What Is Ikebana?

Ikebana (生け花), often translated as "making flowers live" or "arranging flowers," is the ancient Japanese art of floral composition. Unlike Western flower arranging — which tends to emphasize abundance, color, and symmetry — ikebana is defined by restraint, asymmetry, and the deliberate use of empty space.

An ikebana arrangement is not simply a decoration. It is a philosophical statement, a seasonal observation, and a meditative practice rolled into one. Practitioners speak of entering a state of quiet focus during the act of arranging — a process as important as the finished piece itself.

A History Rooted in Buddhist Ritual

Ikebana's origins trace to the 6th century CE, when Buddhist monks began offering arranged flowers on temple altars as an act of devotion — a practice brought to Japan alongside Buddhism from China and Korea. Over time, the art evolved from purely religious offering into an aesthetic discipline practiced by aristocrats, samurai, and eventually people from all walks of life.

The oldest formal school of ikebana, Ikenobō, was founded by Buddhist monk Ikenobō Senkei in the 15th century and remains active today. By the Edo Period, flower arranging had become an expected accomplishment for educated men and women alike.

Core Principles of Ikebana

Whatever school or style one practices, several principles run through ikebana:

  • Ma (間) — Negative space: The empty space around and between elements is as important as the flowers themselves. Space creates breathing room and directs the eye.
  • Seasonal awareness: Arrangements should reflect the current season — using budding branches in spring, dried grasses in autumn, bare twigs in winter.
  • Asymmetry: Nature is not perfectly symmetrical, and ikebana honors this by avoiding mirror-image arrangements.
  • Line and form: Branches and stems create directional lines that guide the viewer's gaze through the composition.
  • Minimalism: A single branch and two flowers can say more than a hundred blooms crammed together.

Major Schools of Ikebana

There are hundreds of ikebana schools in Japan today, each with its own philosophy, techniques, and aesthetic language. The most widely known include:

Ikenobō

The oldest and most classical school, rooted in Buddhist temple tradition. Its signature style, rikka (standing flowers), uses tall, architecturally complex arrangements that symbolize natural landscapes — mountains, waterfalls, trees.

Ohara School

Founded in the late 19th century, Ohara introduced a more naturalistic, landscape-inspired style called moribana (piled-up flowers), using a shallow flat dish. This style was revolutionary in allowing Western flowers and a wider range of materials.

Sogetsu School

Established in 1927 by Sofu Teshigahara, Sogetsu is the most contemporary and experimental school. It encourages the use of any material — metal, stone, plastic, fabric — and emphasizes individual creative expression over strict rules.

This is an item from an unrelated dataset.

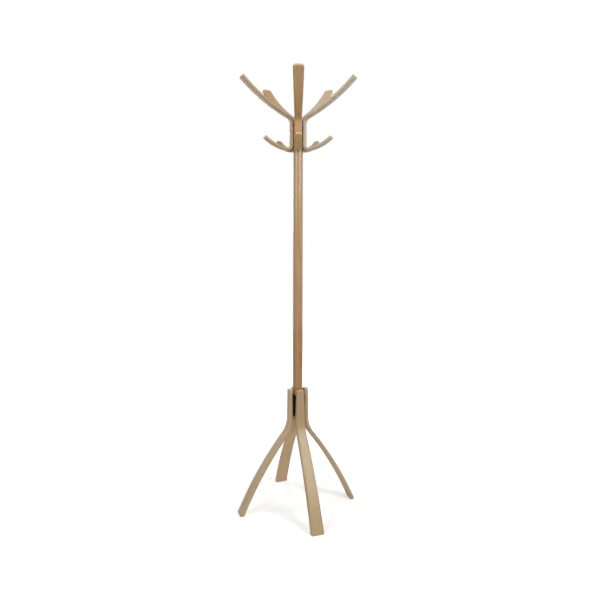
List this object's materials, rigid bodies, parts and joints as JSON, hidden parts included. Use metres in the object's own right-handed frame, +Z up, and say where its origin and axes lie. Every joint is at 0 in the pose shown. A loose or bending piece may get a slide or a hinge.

Getting Started with Ikebana

For beginners, ikebana requires a few essential tools:

  1. Kenzan (剣山): A heavy metal pin holder used to anchor stems in low dish arrangements
  2. Suiban or vase: The vessel — either a shallow dish (suiban) or a tall vase (rikka)
  3. Hasami: Special cutting scissors designed for clean, precise cuts
  4. Fresh materials: Seasonal branches, stems, and flowers gathered from nature or a flower market

Many community centers, cultural institutes, and international ikebana chapters offer beginner workshops. The Ikenobō, Ohara, and Sogetsu schools all have international branches and structured lesson programs.

Why Ikebana Still Matters

In an age of mass production and digital everything, ikebana offers something quietly radical: the invitation to slow down, pay attention to a single leaf's curve, and find meaning in simplicity. It teaches that beauty is not about more — it is about what you choose to leave out. That is a lesson as useful in everyday life as it is in art.